REQUIREMENTS :: Write out, exactly as given, every line from the one holding "Write part 2 of the OpenSCAD" to the one holding "turned CAD node.", including both.

Records with modeling code
■ ■ ■ ■ ■

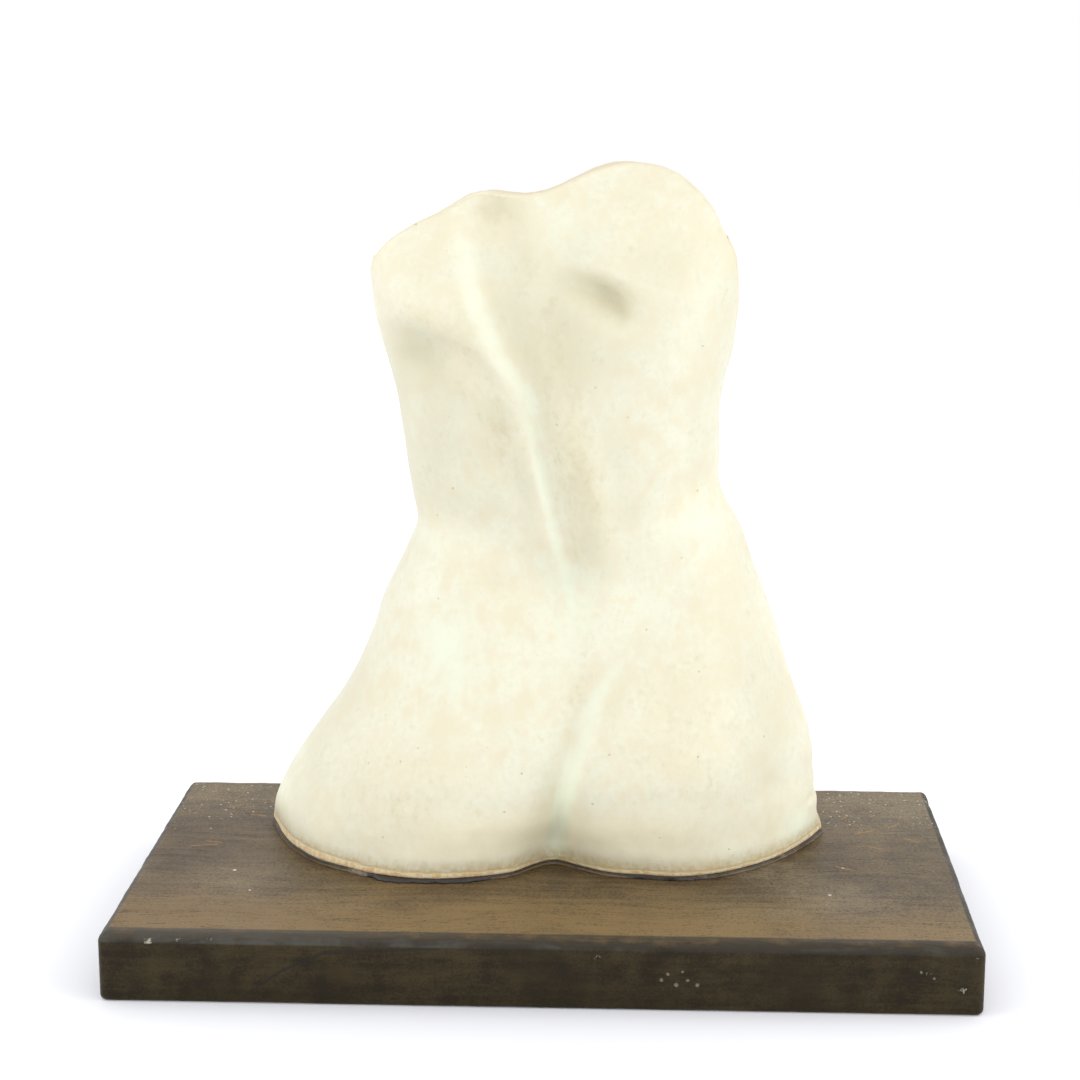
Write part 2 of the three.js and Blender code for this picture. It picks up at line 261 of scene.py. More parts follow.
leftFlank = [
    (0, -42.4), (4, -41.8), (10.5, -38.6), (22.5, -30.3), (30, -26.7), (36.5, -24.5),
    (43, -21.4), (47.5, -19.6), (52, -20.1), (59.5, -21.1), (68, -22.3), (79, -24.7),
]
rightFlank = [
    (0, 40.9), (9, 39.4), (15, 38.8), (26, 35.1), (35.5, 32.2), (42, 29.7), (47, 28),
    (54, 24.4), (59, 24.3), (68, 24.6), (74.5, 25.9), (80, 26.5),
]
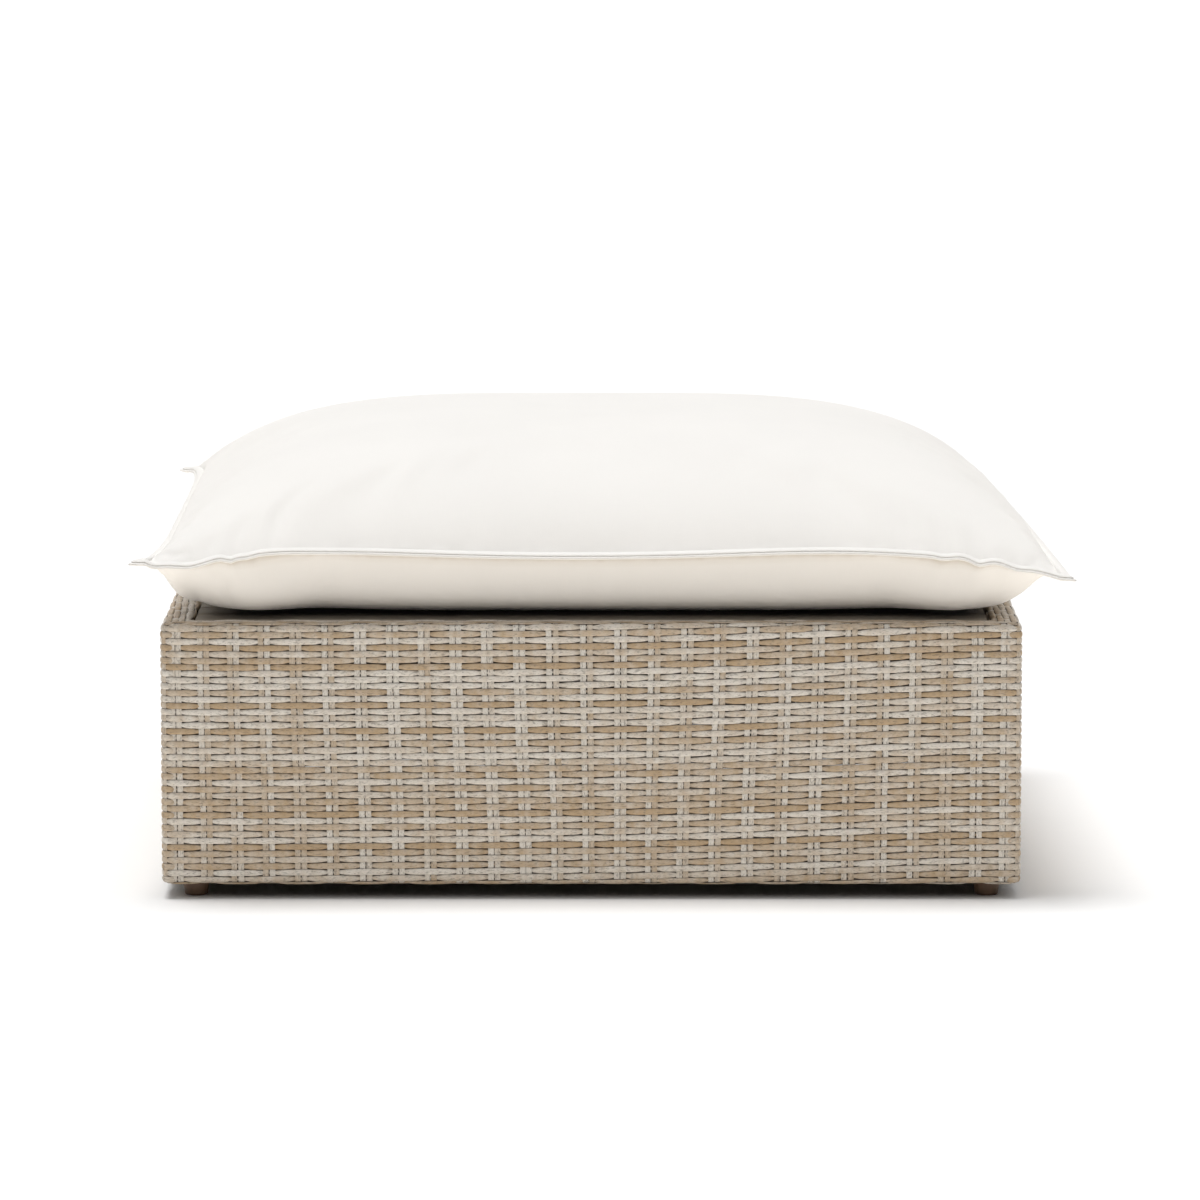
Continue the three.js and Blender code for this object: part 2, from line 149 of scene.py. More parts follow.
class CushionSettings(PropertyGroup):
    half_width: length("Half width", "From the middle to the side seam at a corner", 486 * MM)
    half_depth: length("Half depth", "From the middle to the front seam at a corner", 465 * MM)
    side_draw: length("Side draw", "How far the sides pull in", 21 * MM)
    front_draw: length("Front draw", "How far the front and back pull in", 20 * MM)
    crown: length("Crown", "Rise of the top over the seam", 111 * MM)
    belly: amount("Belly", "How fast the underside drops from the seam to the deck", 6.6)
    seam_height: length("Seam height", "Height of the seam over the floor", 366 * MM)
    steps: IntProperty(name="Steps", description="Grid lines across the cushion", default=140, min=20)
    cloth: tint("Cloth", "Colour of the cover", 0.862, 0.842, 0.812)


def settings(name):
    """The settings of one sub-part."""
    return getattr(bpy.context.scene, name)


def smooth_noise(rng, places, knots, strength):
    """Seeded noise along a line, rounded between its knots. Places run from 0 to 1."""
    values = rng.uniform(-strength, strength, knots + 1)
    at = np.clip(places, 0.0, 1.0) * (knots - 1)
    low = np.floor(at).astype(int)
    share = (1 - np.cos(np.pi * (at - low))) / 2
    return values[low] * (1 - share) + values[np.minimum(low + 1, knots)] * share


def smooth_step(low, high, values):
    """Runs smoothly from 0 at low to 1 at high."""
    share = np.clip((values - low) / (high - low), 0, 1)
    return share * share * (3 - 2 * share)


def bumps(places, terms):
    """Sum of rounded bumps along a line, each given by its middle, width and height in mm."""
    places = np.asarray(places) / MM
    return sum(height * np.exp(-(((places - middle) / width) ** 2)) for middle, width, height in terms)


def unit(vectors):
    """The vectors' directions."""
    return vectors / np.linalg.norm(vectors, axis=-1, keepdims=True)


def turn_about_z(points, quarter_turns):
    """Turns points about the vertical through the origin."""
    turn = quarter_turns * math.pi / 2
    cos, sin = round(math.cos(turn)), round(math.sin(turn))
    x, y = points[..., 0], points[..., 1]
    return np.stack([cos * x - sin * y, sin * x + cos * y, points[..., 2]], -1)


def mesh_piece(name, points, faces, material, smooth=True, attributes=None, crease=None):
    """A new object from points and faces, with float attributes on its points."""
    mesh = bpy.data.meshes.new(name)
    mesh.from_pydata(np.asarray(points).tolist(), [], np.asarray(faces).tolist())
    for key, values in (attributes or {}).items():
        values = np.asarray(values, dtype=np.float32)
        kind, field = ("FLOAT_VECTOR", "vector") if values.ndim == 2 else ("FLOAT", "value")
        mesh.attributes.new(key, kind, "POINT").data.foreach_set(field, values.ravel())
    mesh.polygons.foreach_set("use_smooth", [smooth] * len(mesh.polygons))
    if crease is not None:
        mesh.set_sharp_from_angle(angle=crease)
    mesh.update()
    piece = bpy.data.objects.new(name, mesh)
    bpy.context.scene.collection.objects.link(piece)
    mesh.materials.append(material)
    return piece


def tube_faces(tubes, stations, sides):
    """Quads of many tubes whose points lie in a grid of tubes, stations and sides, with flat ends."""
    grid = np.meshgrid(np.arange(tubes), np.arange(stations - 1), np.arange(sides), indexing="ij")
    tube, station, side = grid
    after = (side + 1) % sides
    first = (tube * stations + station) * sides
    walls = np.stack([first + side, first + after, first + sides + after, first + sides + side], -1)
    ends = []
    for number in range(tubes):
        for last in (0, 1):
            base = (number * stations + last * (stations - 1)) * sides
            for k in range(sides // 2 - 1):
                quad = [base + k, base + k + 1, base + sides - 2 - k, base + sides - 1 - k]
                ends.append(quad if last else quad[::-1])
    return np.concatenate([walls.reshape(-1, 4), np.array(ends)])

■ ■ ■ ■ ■

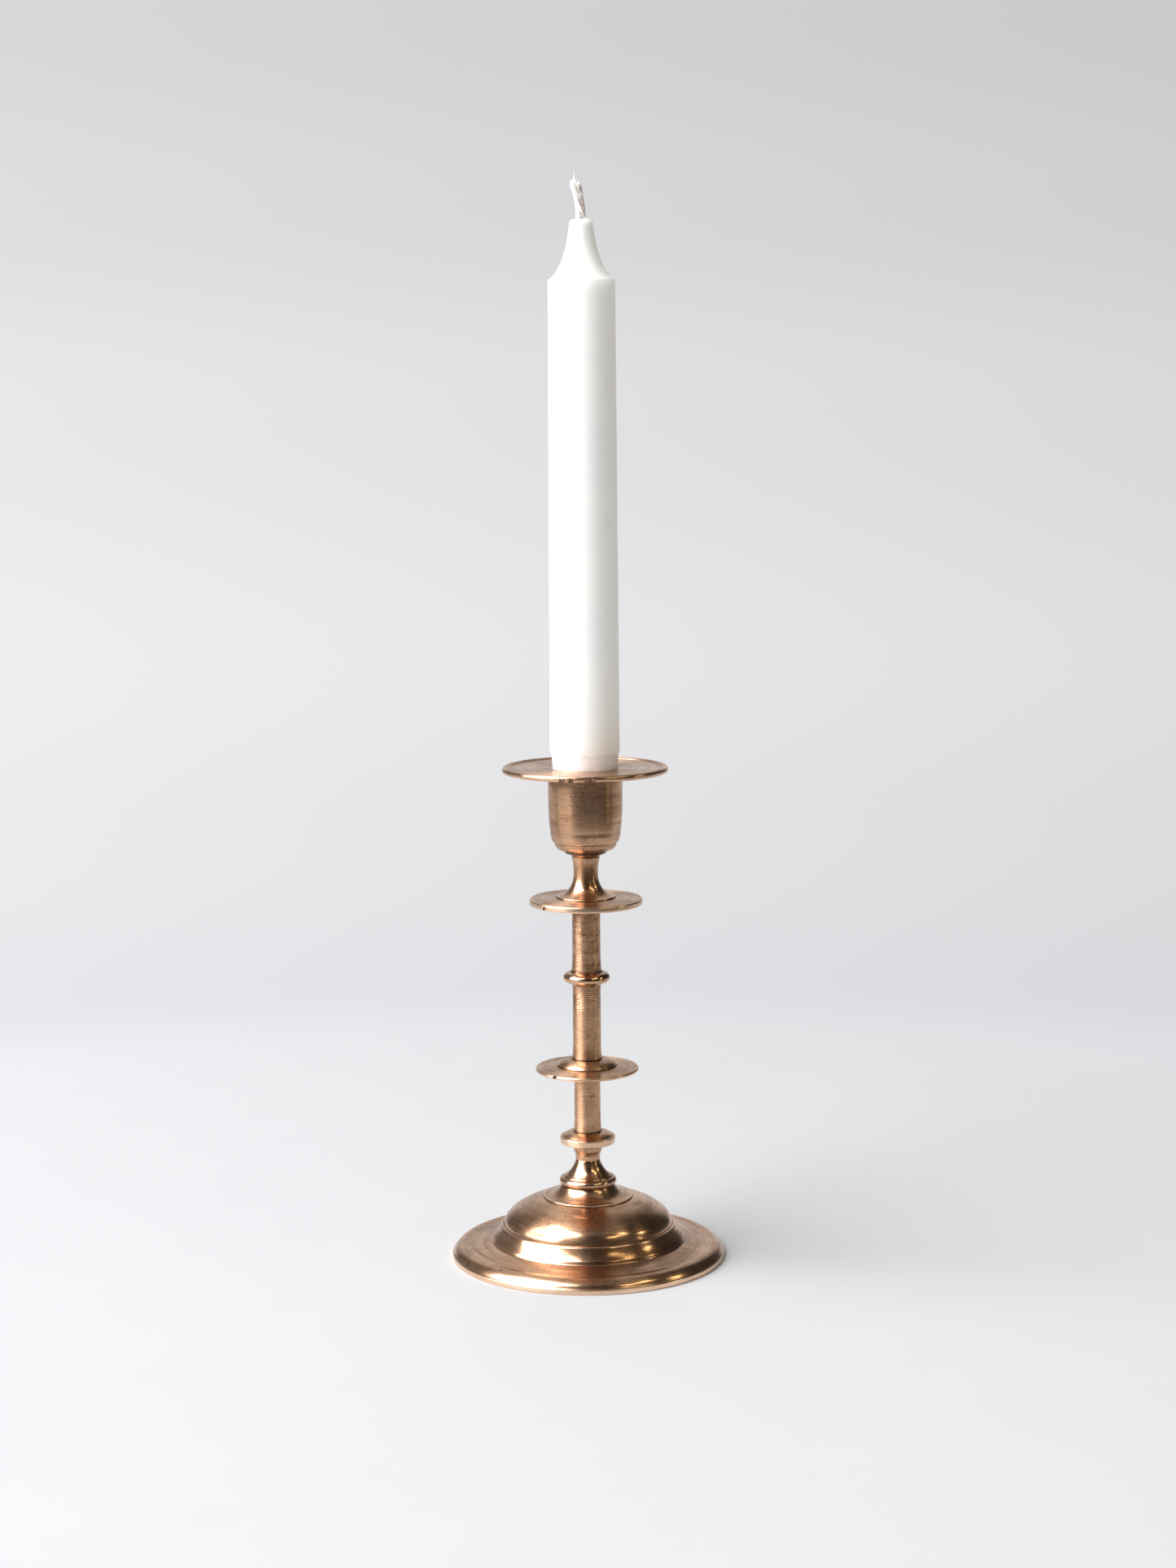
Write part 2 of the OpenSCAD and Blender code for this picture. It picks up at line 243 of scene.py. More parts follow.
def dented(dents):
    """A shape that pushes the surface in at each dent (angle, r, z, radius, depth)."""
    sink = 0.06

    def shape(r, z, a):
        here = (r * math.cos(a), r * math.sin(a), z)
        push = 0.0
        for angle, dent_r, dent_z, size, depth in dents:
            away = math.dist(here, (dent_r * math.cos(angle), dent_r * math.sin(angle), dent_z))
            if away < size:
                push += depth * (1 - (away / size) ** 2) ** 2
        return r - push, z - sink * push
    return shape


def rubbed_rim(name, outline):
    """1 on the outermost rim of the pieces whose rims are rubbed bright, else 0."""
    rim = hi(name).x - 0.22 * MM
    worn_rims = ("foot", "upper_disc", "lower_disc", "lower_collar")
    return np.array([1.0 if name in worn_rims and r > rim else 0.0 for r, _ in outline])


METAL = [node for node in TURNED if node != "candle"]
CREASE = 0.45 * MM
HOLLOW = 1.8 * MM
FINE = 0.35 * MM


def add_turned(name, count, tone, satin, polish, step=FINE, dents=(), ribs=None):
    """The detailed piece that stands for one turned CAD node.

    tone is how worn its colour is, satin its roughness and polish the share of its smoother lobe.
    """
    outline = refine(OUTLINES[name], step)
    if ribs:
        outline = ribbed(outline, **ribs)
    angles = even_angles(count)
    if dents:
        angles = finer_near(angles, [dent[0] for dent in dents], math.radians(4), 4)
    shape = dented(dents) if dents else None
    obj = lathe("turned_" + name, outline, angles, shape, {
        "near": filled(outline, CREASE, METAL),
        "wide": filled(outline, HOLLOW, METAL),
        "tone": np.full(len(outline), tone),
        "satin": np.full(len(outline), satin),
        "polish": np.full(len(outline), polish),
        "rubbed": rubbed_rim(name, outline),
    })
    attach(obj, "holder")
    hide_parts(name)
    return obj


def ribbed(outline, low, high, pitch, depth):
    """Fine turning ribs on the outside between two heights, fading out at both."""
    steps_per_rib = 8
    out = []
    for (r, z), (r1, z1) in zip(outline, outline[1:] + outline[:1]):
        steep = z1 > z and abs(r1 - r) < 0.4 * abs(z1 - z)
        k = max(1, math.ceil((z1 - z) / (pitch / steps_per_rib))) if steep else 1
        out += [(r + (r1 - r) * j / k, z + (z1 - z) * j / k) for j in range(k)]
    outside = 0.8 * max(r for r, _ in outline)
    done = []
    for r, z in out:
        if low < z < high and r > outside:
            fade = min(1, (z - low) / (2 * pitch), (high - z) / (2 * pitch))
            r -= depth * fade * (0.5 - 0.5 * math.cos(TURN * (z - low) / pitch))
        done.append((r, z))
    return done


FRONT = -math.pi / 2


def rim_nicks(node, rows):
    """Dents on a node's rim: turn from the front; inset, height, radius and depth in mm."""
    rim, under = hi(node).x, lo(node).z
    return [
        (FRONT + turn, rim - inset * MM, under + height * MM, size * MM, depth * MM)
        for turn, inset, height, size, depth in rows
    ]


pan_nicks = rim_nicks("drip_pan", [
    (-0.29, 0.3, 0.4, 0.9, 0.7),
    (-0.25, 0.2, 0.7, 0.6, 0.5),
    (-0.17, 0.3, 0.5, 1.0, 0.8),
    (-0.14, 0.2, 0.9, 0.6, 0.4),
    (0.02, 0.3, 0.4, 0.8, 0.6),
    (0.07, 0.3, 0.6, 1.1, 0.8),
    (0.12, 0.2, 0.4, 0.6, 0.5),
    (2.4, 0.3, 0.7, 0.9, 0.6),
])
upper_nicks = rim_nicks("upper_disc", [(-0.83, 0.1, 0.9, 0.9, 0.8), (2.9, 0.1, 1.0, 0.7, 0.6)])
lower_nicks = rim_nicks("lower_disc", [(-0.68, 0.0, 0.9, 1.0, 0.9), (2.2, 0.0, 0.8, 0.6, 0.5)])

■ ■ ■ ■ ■

SOLUTION TO THIS PROBLEM ::
Write part 2 of the OpenSCAD and Blender code for this picture. It picks up at line 243 of scene.py. More parts follow.
def dented(dents):
    """A shape that pushes the surface in at each dent (angle, r, z, radius, depth)."""
    sink = 0.06

    def shape(r, z, a):
        here = (r * math.cos(a), r * math.sin(a), z)
        push = 0.0
        for angle, dent_r, dent_z, size, depth in dents:
            away = math.dist(here, (dent_r * math.cos(angle), dent_r * math.sin(angle), dent_z))
            if away < size:
                push += depth * (1 - (away / size) ** 2) ** 2
        return r - push, z - sink * push
    return shape


def rubbed_rim(name, outline):
    """1 on the outermost rim of the pieces whose rims are rubbed bright, else 0."""
    rim = hi(name).x - 0.22 * MM
    worn_rims = ("foot", "upper_disc", "lower_disc", "lower_collar")
    return np.array([1.0 if name in worn_rims and r > rim else 0.0 for r, _ in outline])


METAL = [node for node in TURNED if node != "candle"]
CREASE = 0.45 * MM
HOLLOW = 1.8 * MM
FINE = 0.35 * MM


def add_turned(name, count, tone, satin, polish, step=FINE, dents=(), ribs=None):
    """The detailed piece that stands for one turned CAD node.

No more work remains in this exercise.